For members in public practice and in particular those who are performing the attest function, while not modifying or changing the underlying standards now in the audit side, it does propose guidance that goes beyond that and puts a higher onus if you will on that CPA to fulfil your ethical obligations relative to the performance of the service. And it also puts the professional accountant in a position to need to be mindful of their obligations under the client confidentiality rules in the AICPA Code of Conduct that comes in two areas. Section 1.700 relative to members in public practice but for those in business industry and government it's the confidential information obtained from employment or volunteer activities section which is 2.400 of the Code of Conduct.

It also requires the accountant to be knowledgeable of their state laws and statutes around confidential information because there is some inherent conflicts between these.

Where this law comes into play it starts to parse, really, what type of CPA you are and where you're practicing. For the members in public practice, what it requires is that if you do see a suspected non-compliance situation or an actual non-compliance situation, you have a series of steps you need to follow through.

First is to obtain an understanding of the issue, which then is putting again that onus on the CPA to have a handle on kind of what are the laws and rules around what I'm seeing and how should I respond? You are then required in that public practice realm to discuss this with the appropriate level within the organization either to management or to those charged with governance.

The next item then is to determine how is the client going to rectify the matter? Are they going to be able to rectify the matter? And then the CPA has to determine do I need to disclose this either further up in the organization or outside the organization? In that situation, that's where you run into conflict with the client confidentiality rules. Under Washington state law, you can't do that. Under the current confidentiality rules that are found in the Uniform Accountancy Act, you can't do that. So we have an inherent conflict now with those two types of statutes.

If the CPA in public practice is performing a service for one of their attest clients, it might be a non-attest service for an attest client, they're required to communicate that non-compliance or suspected non-compliance with the attest team.

But if they're performing a non-attest service, or whatever service they might be providing, but they're not the auditors or their firm is not the auditors of that client, they're prohibited from disclosing that with the outside auditor. So, you now have again a prohibition on what you can do. No matter what happens, you're required to document the entire process in your own personnel files, or in the company files however you document that internally.

You flip this around for a little bit for those who are in business and industry or government. And what PEEC has done is they've defined CPAs in that role two different ways. You have members of what are called “senior professionals,” and I need to read their definition. "Directors, officers, senior employees able to exert significant influence over, or make decisions regarding the acquisition, deployment, and control of the employing organization's human, financial, technological, physical, and intangible resources." That's a big mouthful as well.
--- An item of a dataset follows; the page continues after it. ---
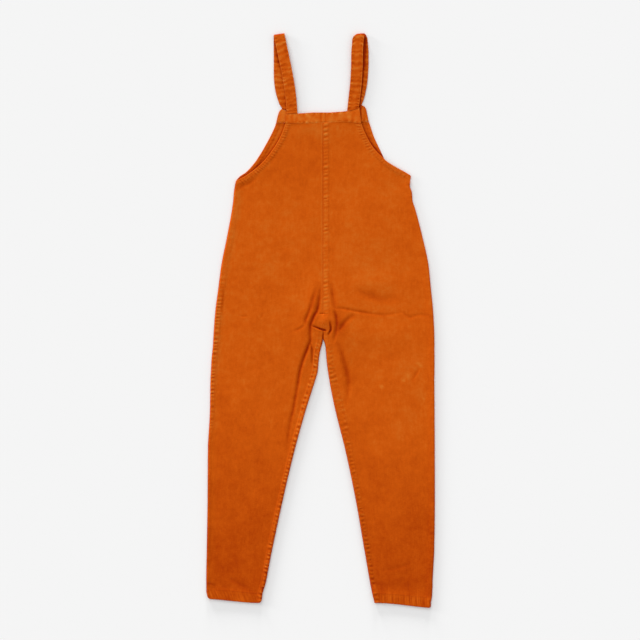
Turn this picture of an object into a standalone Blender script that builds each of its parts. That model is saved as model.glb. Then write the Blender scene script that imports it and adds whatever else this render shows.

For that senior accounting personnel, what they're required to do is fairly similar. They have to determine what the nature of the matter is, who are the affected parties, what are the relevant laws, regulations, what are the potential consequences to the company to investors, to the public, if there is in fact non-compliance?

Secondly, they have to address the matter. They've got to communicate that to those charged with governance within the organization. They have to determine what actions will be taken to rectify the non-compliance, and they have to seek to deter future non-compliance. They also have to look at the Code of Conduct relative to whether they have an obligation to fulfill to report this to their external auditor if there is in fact one.

They also have to determine further action. If there is further action necessary within the entity, what is that to be? If the entity is not willing to resolve or deter the noncompliance in the future, the obligation is to resign their position. So the CPA would have to quit their job. Again documentation is required.

For people who are in that position as CPAs who are not senior professional accountants, it's not quite as bad and onerous, but again they have to obtain an understanding, nature, extent, timing of the problem, what are the laws that are in play? How do they get rectified? Can they be rectified?

They are then required to communicate that to their immediate supervisor unless the immediate supervisor is suspected of being part of the suspected or actual noncompliance. Then they have to move up the ladder. They also need to talk about addressing the matter, what's going to be done to resolve this? They also need to determine whether they need to talk to the outside auditor as well in this given situation. And again they got to document it. So we're back to that same type of paperwork that needs to be done in their file.

Transcript

As I’ve noodled on this question, what are the problems that CPAs are going to face. On the one hand it now creates for the CPA a need to be alert to possible violations of laws and regulations or suspected violations of laws and regulations. It creates the need for the CPA to begin to assess what’s material to the financial statements or financial reporting or not; whether it’s inconsequential. So, for example you could have a senior management official of an organization get a DUI. Is that going to impact the financial statements or not impact the financial statements? Hard to know, because the interpretation doesn’t clearly define what “inconsequential” is.

And oftentimes that type of thing is in the eye of the beholder. It does create the need for the CPA to be a kind of a legal expert as well, which is not the role we’re trained to be in. And it does have the inherent conflicts problem. You know, I thought about numerous types of violations of laws and regulations or suspected violations. It could result in bad things happening to the company.

In the one that’s in the news even today was the Weinstein company—how the actions—as reprehensible as they are—of a senior management personnel, not only impacted the company but took it down completely. Somebody could have easily assessed, “Oh that’s not that big a deal, he’s just being one of the old guys.” Whereas the other people would say, “No, this is critical.” So, we run into that issue for CPAs where we now need to assess this stuff, which isn’t the role that we’ve been trained to do. And that’s where I see some of the inherent problems.

Transcript

Right now where the Board of Accountancy is, is they're really waiting to see what PEEC comes up with and where the Uniform Accountancy Act committees come up with. So, the Board is pretty much taken a "let's step back and wait" role primarily because PEEC and the UAA committees need to work together to come to a solution that makes sense relative to not only the model act but also the code of conduct.

So we try to minimize the inherent conflicts that are built into this proposed interpretation right now and try to get that down to the point where it makes more sense. That being said, we will still have the issue in board rule here in Washington regarding communication of confidential information and how that gets resolved.